Vente a Alemania, Pepe
«Se olvidan los grandes asuntos de la literatura y creemos hallar la panacea mirándonos el ombligo»
Los orientales saben que todo es circular y la veneración del progreso rectilíneo en la cultura occidental nos somete a distintos ritornelos que vivimos como si fueran una novedad. Si a esto añadimos el variado y reciente adanismo intelectual que inaugura cada campo que toca, la combinación de ambos elementos causa en algunos cierta extrañeza. Yo pertenezco a esos algunos.

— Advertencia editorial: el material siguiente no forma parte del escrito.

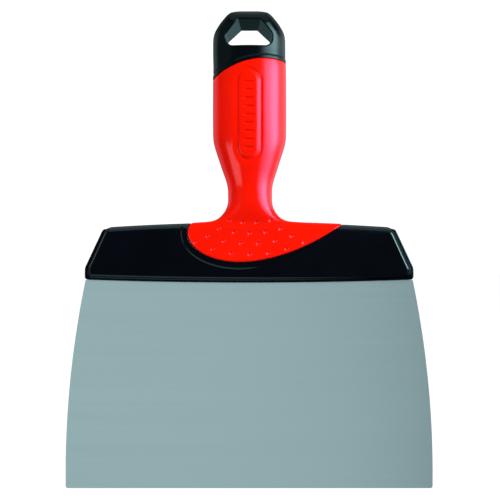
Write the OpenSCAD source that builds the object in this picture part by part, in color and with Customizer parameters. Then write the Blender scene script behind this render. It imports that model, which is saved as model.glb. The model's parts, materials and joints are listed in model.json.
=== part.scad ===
// Flexible putty knife: a thin steel blade, a backing bar and a two-material handle.
// Frame: X across the blade, Y through its thickness (front is -Y), Z up the handle.
// Origin: middle of the working edge, on the mid-plane of the steel.

/* [Blade] */
// Width of the working edge
blade_w = 200; // [185:1:215]
// Free length, from the working edge to the mouth of the backing bar
blade_free = 112; // [100:1:125]
// Thickness of the steel sheet
blade_t = 0.5; // [0.4:0.05:0.6]
// Thickness left at the ground working edge
edge_t = 0.34; // [0.2:0.02:0.38]
// Height of the ground band above the working edge
edge_grind = 14; // [8:1:20]
// Radius of the long curve down each side
side_r = 515; // [450:5:700]
// Share of the free length that bends with the edge
flex_share = 0.85; // [0.8:0.01:0.88]

/* [Backing bar] */
// Height of the bar at the middle, mouth to top
bar_h = 32.7; // [32:0.1:34]
// Thickness of the bar near its mouth
bar_t_mouth = 7.2; // [7:0.1:8]
// Thickness of the bar at its top
bar_t_top = 10.4; // [10:0.1:11.4]
// Width of the thin flange along the bar's ends and mouth
flange_w = 1.9; // [1.4:0.1:2.4]
// Height the soft pads stand proud of the bar's faces
pad_proud = 1.2; // [0.8:0.1:1.6]

/* [Handle] */
// Length of the handle above the bar
handle_l = 114.8; // [112:0.1:120]
// Width of the grip at its widest
grip_w = 40; // [39:0.5:43]
// Thickness of the grip at its thickest
grip_t = 27.6; // [27:0.2:30]
// Squareness of the grip's section, 2 being an ellipse
grip_n = 2.25; // [2:0.05:2.5]

/* [Grip texture] */
// Diameter of each dimple in the soft pads
dimple_d = 2.4; // [1.8:0.1:2.8]
// Depth of each dimple
dimple_h = 0.6; // [0.4:0.1:0.8]
// Depth of the short cross grooves on the grip
groove_h = 0.45; // [0.3:0.05:0.6]

/* [Fasteners] */
// Diameter of the bar rivets
rivet_d = 4; // [3:0.5:4]
// Diameter of the moulded blade pins
pin_d = 4; // [3:0.5:4.5]
// Diameter of the tang pins
tang_pin_d = 4; // [3:0.5:4]

/* [Hidden] */

// Main heights
mouth = blade_free;
bar_top = mouth + bar_h;
top = bar_top + handle_l;
flex_z = flex_share * blade_free;

// Size relative to the standard blade and handle
blade_scale = blade_w / 200;
scale_x = grip_w / 40;
scale_y = grip_t / 27.6;
scale_z = handle_l / 114.8;

// height that stands this far above the bar on a handle of standard length
function handle_z(rise) = bar_top + rise * scale_z;

// ---------------------------------------------------------------- drawing helpers
// n + 1 points along an arc about [cx, cz]
function ring(cx, cz, radius, from, to, n) = [
    for (i = [0:n])
        let (a = from + (to - from) * i / n)
        [cx + radius * cos(a), cz + radius * sin(a)]];

// points of the +X (or +Y) half, mirrored and in reverse order
function mirrored(half) = [for (i = [len(half) - 1:-1:0]) [-half[i][0], half[i][1]]];

// cubic Bezier through four control points
function bezier(p, t) =
    pow(1 - t, 3) * p[0] + 3 * t * pow(1 - t, 2) * p[1]
    + 3 * t * t * (1 - t) * p[2] + t * t * t * p[3];

// power that keeps the sign
function signed_pow(v, p) = v < 0 ? -pow(-v, p) : pow(v, p);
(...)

Se ha extendido como el aceite en periódicos y revistas la expresión España vaciada. ¡Oh! Recuerdo que a mediados o finales de los 60 se extendió la de la España vacía y también hizo ruido. Si repasáramos hemerotecas de la época nos encontraríamos aquí y allá con pueblos abandonados y campos de labranza dejados a su suerte, caminos desiertos y crónicas de robos en parroquias cerradas. Entre ambas –la España vacía y la España vaciada– sólo media otra fiebre contemporánea: la ausencia de responsabilidad. La España vacía de los 60 la habían vaciado sus habitantes, refugiándose en las ciudades a la busca de progreso económico –Cuéntame sería su versión edulcorada– y emigrando del país para servir a los europeos reconstituidos con el Plan Marshall, ese que aquí estuvo de paso en una película de Berlanga. La España vaciada, en cambio, admite otro matiz: no somos nosotros sino que alguien –el famoso alguien de Gila– la ha vaciado como los extraterrestres succionan desde sus platillos volantes y así estamos ahora: deslumbrados intelectualmente por ella y muy ocupados con la novedad del descubrimiento: ¿cómo han sido capaces?

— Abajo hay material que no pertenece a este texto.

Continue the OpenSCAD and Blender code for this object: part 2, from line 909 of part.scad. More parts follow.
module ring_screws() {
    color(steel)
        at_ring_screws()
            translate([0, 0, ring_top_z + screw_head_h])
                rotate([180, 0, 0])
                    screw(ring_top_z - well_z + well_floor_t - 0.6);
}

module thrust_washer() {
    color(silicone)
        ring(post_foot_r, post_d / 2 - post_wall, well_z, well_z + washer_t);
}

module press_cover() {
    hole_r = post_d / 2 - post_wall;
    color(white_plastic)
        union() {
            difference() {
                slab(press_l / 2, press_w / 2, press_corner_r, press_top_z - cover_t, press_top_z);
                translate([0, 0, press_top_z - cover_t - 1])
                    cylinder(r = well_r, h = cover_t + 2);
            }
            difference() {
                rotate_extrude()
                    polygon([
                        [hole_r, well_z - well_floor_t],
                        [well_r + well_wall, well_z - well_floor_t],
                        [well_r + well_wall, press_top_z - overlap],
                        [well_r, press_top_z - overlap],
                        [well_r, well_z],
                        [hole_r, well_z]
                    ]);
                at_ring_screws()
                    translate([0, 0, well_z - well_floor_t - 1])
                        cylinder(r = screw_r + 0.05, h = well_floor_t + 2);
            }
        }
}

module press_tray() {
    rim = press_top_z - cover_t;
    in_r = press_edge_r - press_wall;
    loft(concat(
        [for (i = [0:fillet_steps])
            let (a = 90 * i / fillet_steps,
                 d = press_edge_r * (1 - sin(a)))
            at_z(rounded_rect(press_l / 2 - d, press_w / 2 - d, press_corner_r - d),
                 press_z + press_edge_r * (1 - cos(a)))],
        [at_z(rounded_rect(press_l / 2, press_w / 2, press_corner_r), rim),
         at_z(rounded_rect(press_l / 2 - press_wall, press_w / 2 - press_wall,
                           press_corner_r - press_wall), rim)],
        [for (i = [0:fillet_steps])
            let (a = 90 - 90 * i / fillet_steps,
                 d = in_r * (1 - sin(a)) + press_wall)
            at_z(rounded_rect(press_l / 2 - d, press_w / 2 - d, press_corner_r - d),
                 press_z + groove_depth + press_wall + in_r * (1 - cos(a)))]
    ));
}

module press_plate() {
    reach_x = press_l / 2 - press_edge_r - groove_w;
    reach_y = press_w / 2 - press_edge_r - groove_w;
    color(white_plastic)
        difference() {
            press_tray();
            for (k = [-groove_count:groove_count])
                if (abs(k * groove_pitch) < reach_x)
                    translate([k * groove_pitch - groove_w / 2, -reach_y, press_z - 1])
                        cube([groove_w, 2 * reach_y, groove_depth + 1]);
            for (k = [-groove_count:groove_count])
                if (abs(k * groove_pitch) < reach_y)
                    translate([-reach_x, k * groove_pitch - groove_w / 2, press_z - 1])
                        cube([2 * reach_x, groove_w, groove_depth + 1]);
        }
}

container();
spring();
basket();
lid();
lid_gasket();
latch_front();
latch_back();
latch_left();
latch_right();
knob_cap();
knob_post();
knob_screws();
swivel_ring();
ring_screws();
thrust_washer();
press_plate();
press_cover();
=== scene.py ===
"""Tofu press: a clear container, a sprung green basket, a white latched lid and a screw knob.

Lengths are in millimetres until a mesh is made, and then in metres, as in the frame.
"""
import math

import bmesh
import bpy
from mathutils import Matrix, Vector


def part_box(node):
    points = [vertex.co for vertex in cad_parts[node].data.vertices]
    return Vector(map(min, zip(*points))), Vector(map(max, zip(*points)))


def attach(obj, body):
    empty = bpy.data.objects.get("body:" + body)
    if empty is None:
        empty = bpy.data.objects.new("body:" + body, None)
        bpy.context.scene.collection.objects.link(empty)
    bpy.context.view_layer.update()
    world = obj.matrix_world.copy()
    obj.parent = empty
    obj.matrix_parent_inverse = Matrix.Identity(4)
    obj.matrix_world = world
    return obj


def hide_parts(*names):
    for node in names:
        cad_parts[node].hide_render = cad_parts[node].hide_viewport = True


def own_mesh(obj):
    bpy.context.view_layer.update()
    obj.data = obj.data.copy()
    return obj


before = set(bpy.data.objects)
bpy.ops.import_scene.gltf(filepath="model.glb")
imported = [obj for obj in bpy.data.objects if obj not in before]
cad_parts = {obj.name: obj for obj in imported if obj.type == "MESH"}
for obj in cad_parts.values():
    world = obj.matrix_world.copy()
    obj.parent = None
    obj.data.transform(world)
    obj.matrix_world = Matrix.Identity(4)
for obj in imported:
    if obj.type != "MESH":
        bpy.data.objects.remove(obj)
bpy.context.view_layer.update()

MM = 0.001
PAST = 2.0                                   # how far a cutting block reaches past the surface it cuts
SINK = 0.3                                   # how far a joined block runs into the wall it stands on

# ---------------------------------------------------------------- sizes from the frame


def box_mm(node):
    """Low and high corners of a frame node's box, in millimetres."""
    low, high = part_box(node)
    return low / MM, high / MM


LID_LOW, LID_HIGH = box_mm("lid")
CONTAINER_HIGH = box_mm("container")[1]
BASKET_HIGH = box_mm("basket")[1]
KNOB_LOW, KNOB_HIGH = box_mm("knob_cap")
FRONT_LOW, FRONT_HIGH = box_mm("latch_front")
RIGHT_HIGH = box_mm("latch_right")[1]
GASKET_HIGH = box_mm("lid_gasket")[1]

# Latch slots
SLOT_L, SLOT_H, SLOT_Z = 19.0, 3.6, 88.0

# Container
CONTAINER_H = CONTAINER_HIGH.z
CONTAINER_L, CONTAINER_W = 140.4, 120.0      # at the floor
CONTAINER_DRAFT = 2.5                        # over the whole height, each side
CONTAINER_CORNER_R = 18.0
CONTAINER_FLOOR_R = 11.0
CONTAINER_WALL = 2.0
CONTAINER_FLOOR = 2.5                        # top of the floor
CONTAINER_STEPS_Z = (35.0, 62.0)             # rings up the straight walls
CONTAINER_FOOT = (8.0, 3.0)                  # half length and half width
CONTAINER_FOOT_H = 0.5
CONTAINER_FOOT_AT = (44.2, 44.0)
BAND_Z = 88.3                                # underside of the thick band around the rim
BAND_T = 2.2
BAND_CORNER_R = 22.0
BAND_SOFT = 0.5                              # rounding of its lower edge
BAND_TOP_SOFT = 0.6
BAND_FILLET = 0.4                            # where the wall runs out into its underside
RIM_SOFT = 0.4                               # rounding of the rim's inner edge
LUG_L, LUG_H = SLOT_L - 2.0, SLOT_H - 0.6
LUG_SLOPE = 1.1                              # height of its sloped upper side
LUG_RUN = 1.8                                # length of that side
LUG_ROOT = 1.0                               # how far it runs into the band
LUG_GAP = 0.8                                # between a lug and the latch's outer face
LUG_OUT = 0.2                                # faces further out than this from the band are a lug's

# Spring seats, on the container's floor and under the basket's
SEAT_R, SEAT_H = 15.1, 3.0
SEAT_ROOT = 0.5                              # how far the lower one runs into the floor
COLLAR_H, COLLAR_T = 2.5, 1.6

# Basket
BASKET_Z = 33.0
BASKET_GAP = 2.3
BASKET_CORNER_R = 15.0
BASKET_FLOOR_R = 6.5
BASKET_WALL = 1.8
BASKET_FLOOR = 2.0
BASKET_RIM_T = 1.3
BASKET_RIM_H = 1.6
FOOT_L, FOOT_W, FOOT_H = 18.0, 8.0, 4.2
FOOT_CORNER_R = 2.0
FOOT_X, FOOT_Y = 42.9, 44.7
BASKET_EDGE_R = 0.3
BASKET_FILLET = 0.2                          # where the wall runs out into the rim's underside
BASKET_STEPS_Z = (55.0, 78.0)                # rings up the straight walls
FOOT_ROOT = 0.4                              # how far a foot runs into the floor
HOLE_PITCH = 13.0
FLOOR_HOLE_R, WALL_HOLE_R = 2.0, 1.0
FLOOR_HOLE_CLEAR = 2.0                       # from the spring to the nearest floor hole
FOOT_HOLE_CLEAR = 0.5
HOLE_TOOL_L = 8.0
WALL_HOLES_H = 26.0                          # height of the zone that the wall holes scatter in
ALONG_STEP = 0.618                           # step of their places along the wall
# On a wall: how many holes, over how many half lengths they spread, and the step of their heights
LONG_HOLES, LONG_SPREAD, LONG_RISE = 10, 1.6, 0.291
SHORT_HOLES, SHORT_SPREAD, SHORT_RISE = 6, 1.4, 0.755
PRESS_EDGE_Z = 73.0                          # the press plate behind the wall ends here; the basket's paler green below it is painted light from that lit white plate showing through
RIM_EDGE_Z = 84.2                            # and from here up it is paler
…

¿Quiénes? Los que la han vaciado, naturalmente, que no somos nosotros, sus apóstoles, urbanitas de tercera generación, como mínimo, que vamos a ponerle puertas al campo. Ensayos, reportajes y novelas –de rabiosa actualidad y a la caza de fortuna coyuntural– nos asedian y asaltan, mientras logran páginas de periódico y espacios televisivos y radiofónicos que destilan el descubrimiento de un Shangri-La de secano: aquí, en casa y nosotros sin enterarnos hasta ahora. Quizá deberíamos repoblar ese vacío para tener una vida más plena y feliz.

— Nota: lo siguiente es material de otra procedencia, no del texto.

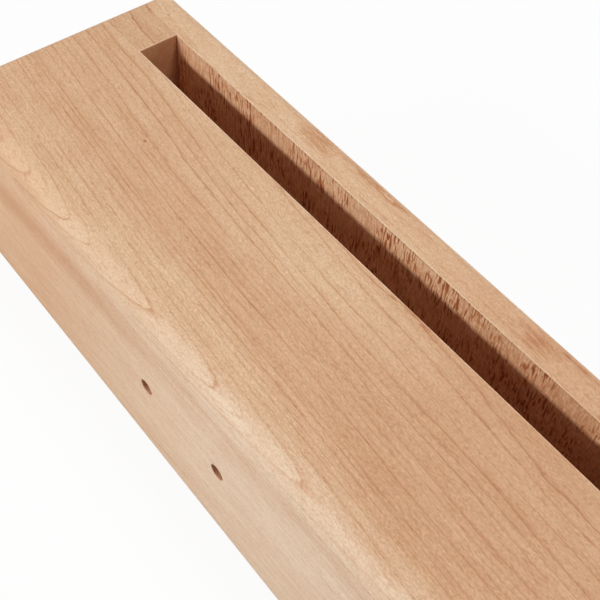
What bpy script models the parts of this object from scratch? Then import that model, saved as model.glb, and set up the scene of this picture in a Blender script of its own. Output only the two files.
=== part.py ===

Pero, un momento: ¿he dicho hasta ahora? ¡Si ha estado siempre! Si precisamente uno de los rasgos más españoles que hay, desde la apoteosis del Barroco como arma de combate de la Contrarreforma, es la contemplación del vacío que vamos dejando y la posibilidad de reconstruirnos sobre ese vacío, llenándolo hasta decir basta. A partir del siglo XIX, sólo de palabras que son mejores, si están bien puestas, que los polígonos industriales: piensen en la Generación del 98, pero podríamos ir más atrás. Y también tuvimos, en los años 70 del siglo XX, nuestros hippies y comunas instaladas en pueblos abandonados y la creencia de que todo allí iba a funcionar mejor. En general acabó siendo un fracaso y la mayoría regresó a la ciudad. Ahora llenamos nuestro vacío con filosofías de andar por casa. De paso, se ha recuperado la palabra España sin connotaciones políticas, que ya es.
Pero que no nos vendan como nuevo lo que no lo es, porque forma parte de una tradición y no de un corte en seco. ¿Qué fue a buscar Camilo José Cela en su Viaje a La Alcarria? ¿Qué hacía Josep Pla en sus excursiones por España en autobús? ¿Y los reportajes de las revistas Destino, La Actualidad Española y La Gaceta Ilustrada de la época? ¿Qué hacía Buñuel en Las Hurdes durante la República? ¿Por dónde andaba el guardia Plinio, intentando resolver algún caso criminal? Y los libros de Miguel Delibes, ¿dónde transcurren en su mayoría? ¿Y gran parte de la obra de Jiménez Lozano? ¿Dónde se refugiaron García Calvo y sus amigos? ¿Y Rafael Sánchez-Ferlosio? Sólo una respuesta común: la España vacía o vaciada, como quieran. Por no hablar de los que a principios del XXI hicieron sus incursiones en lo mismo, con más naturalidad y mucho menos eco: se me ocurren ahora el periodista Alfonso Armada o el escritor Jesús del Campo, que en su Castilla y otras islas supo llenar fragmentos de esa España vacía con un aire a Chatwin y su Patagonia.
Nihil novum sub sole, ya lo sabemos. Por eso es mucho más generoso –y por tanto, enriquecedor– saberse en una tradición y decirlo, que descubrirnos América cada vez que nos aburrimos o no sabemos qué decir. Se olvidan los grandes asuntos de la literatura y creemos hallar la panacea mirándonos el ombligo, como si éste hubiera surgido por generación espontánea (o sea, nuestro particular talento individual).